Overhead, the NYPD aviation unit, utilizing seven helicopters, proudly claims to be "in operation 24/7, 365," according to Deputy Inspector Joseph Gallucci, its commanding officer. Not only are all the choppers outfitted with "state of the art cameras and heat-sensing devices," as well as "the latest mapping, tracking and surveillance technology," but one is a "$10 million 'stealth bird,' which has no police markings—[so] that those on the ground have no idea they are being watched."

Asked about concerns over intrusive spying by members of the aviation unit—characterized by Gallucci as "a bunch of big boys who like big expensive toys"—Police Commissioner Raymond W. Kelly scoffed. "We're not able to, even if we wanted, to look into private spaces," he told the New York Times. "We're looking at public areas." However, in 2005, it was revealed that, on the eve of the RNC protests, members of the aviation unit took a break and used their night-vision cameras to record "an intimate moment" shared by a "couple on the terrace of a Second Avenue penthouse."

Despite this incident, which only came to light because the same tape included images that had to be turned over to a defendant in an unrelated trial, Kelly has called for more aerial surveillance. The commissioner apparently also got used to having the Fuji blimp at his disposal, though he noted that "it's not easy to send blimps into the airspace over New York." He then "challenged the aerospace industry to find a solution" that would, no doubt, bring the city closer to life under total surveillance.

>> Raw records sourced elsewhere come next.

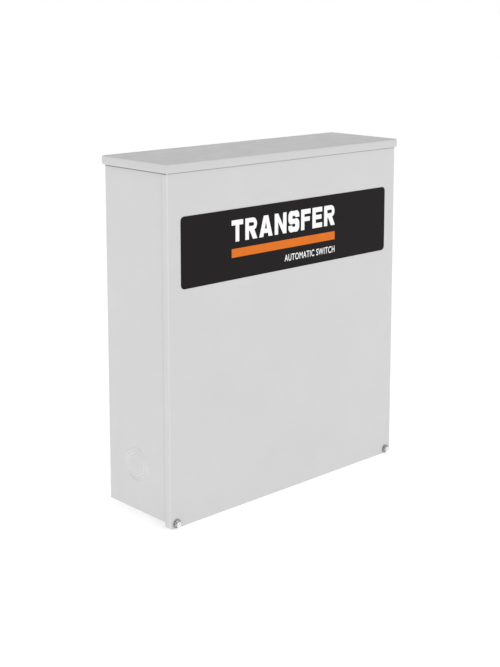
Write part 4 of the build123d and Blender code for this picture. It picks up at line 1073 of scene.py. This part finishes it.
def soft_light(name, place, target, size, power):
    """An area light of this size and power, aimed at the target."""
    data = bpy.data.lights.new(name, "AREA")
    data.shape = "RECTANGLE"
    data.size, data.size_y = size
    data.energy = power
    light = bpy.data.objects.new(name, data)
    light.location = place
    light.rotation_euler = (Vector(target) - Vector(place)).to_track_quat("-Z", "Y").to_euler()
    bpy.context.scene.collection.objects.link(light)


def sky():
    """White at the horizon, dimmer overhead."""
    world = bpy.data.worlds.new("studio")
    world.use_nodes = True
    tree = world.node_tree
    background = tree.nodes["Background"]
    coords = tree.nodes.new("ShaderNodeTexCoord")
    split = tree.nodes.new("ShaderNodeSeparateXYZ")
    ramp = tree.nodes.new("ShaderNodeMapRange")
    ramp.interpolation_type = "SMOOTHSTEP"
    limits = {"From Min": 0.15, "From Max": 0.9, "To Min": 1.0, "To Max": 0.51}
    for name, number in limits.items():
        ramp.inputs[name].default_value = number
    tree.links.new(coords.outputs["Generated"], split.inputs["Vector"])
    tree.links.new(split.outputs["Z"], ramp.inputs["Value"])
    tree.links.new(ramp.outputs["Result"], background.inputs["Strength"])
    background.inputs["Color"].default_value = (1, 1, 1, 1)
    bpy.context.scene.world = world


def studio():
    """Light-table floor, pale surroundings, and a broad soft light each side of the camera."""
    low, high = cad_box
    bm = bmesh.new()
    bmesh.ops.create_grid(bm, x_segments=1, y_segments=1, size=FLOOR_SIZE)
    bmesh.ops.translate(bm, vec=(0, 0, low.z - 0.5 * MM), verts=bm.verts)
    mesh = from_bmesh("floor", bm, smooth=False)
    floor = bpy.data.objects.new("floor", mesh)
    bpy.context.scene.collection.objects.link(floor)
    mesh.materials.append(floor_paper("floor_paper"))
    sky()
    middle = (low + high) / 2
    soft_light("key", (0.9, -2.4, 0.9), middle, (1.6, 1.6), 7)
    soft_light("fill", (-2.6, -0.3, 0.6), middle, (1.6, 1.6), 6)
    bpy.context.scene.view_settings.view_transform = "Standard"


def camera():
    data = bpy.data.cameras.new("camera")
    data.sensor_width = 36.0
    data.lens = CAMERA_LENS
    data.shift_y = CAMERA_SHIFT
    data.clip_start = 0.01
    data.clip_end = 100.0
    cam = bpy.data.objects.new("camera", data)
    cam.location = CAMERA_PLACE
    cam.rotation_euler = (math.pi / 2 - CAMERA_PITCH, 0.0, -CAMERA_YAW)
    bpy.context.scene.collection.objects.link(cam)
    bpy.context.scene.camera = cam


finish_nodes()
label_print()
diagram_print()
coil_windings()
coil_tape()
spring_wire()
load_braids()
fuse_springs()
cable_tie()
studio()
camera()
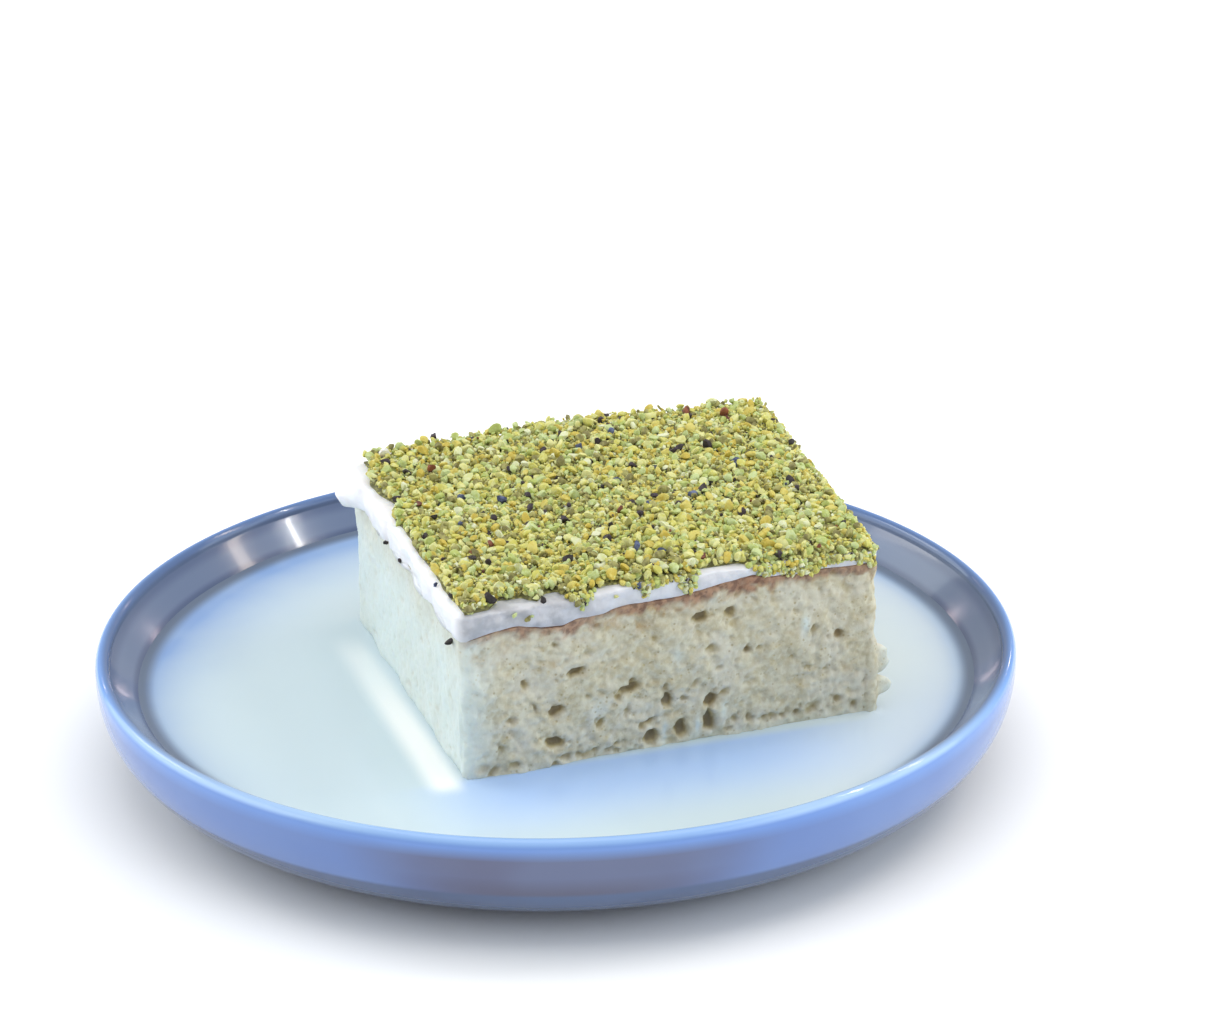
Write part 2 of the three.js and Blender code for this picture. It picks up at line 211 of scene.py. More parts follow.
class Outline:
    """The cake's outline in its own frame, front edge first, anticlockwise from above.

    Lengths along it are counted from the front left corner. left and right tell how squarely
    each point faces that way.
    """

    def __init__(self, spacing):
        corners = np.array(CAKE_CORNERS)
        sides = np.roll(corners, -1, axis=0) - corners
        along = sides / np.linalg.norm(sides, axis=1)[:, None]
        outs = np.column_stack((along[:, 1], -along[:, 0]))
        arcs = [self.arc(corners[i], outs[i - 1], outs[i], spacing) for i in range(4)]
        places, ways = [], []
        for i, (arc_places, arc_ways) in enumerate(arcs):
            start, end = arc_places[-1], arcs[(i + 1) % 4][0][0]
            steps = round(np.linalg.norm(end - start) / spacing)
            shares = np.arange(1, steps)[:, None] / steps
            places += [arc_places, lerp(start, end, shares)]
            ways += [arc_ways, np.repeat(outs[i][None], steps - 1, axis=0)]
        self.at = np.concatenate(places)
        self.out = np.concatenate(ways)
        self.left = np.clip(-self.out[:, 0], 0, None) ** 2
        self.right = np.clip(self.out[:, 0], 0, None) ** 2
        gaps = np.linalg.norm(np.diff(self.at, axis=0), axis=1)
        self.along = np.concatenate(((0,), np.cumsum(gaps))) - CORNER_SHIFT
        self.girth = gaps.sum() + np.linalg.norm(self.at[0] - self.at[-1])

    @staticmethod
    def arc(corner, before, after, spacing):
        """The rounded corner between two sides, as places and the way out at each."""
        half = math.acos(np.clip(before @ after, -1, 1)) / 2
        inward = (before + after) / np.linalg.norm(before + after)
        centre = corner - inward * CORNER_RADIUS / math.cos(half)
        steps = max(3, round(2 * half * CORNER_RADIUS / spacing))
        ways = np.array([lerp(before, after, k / steps) for k in range(steps + 1)])
        ways /= np.linalg.norm(ways, axis=1)[:, None]
        return centre + ways * CORNER_RADIUS, ways

    def past(self, along):
        """How far each point lies past a length along the outline, the short way round."""
        return (self.along - along + self.girth / 2) % self.girth - self.girth / 2

    def ring(self, grow, height, share=1.0):
        """The outline moved outwards by grow, shrunk about the middle and set at a height."""
        flat = (self.at + self.out * np.reshape(grow, (-1, 1))) * share
        level = height(flat[:, 0], flat[:, 1]) if callable(height) else height
        return np.column_stack((flat, np.broadcast_to(level, len(flat))))


# Heights of the layers, as in the solids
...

...imagine being tasked with trying to convince the American people that New York City needs less law and order?

Posted by Orrin Judd at October 2, 2007 8:08 AM
Comments

What these people ignore is that, the greater the information flow, the greater the effective privacy.

Also, a terrace is a public place.

Posted by: Ibid at October 2, 2007 9:36 AM

If you're going "to do it" outdoors then the assumption is that you want people to watch you.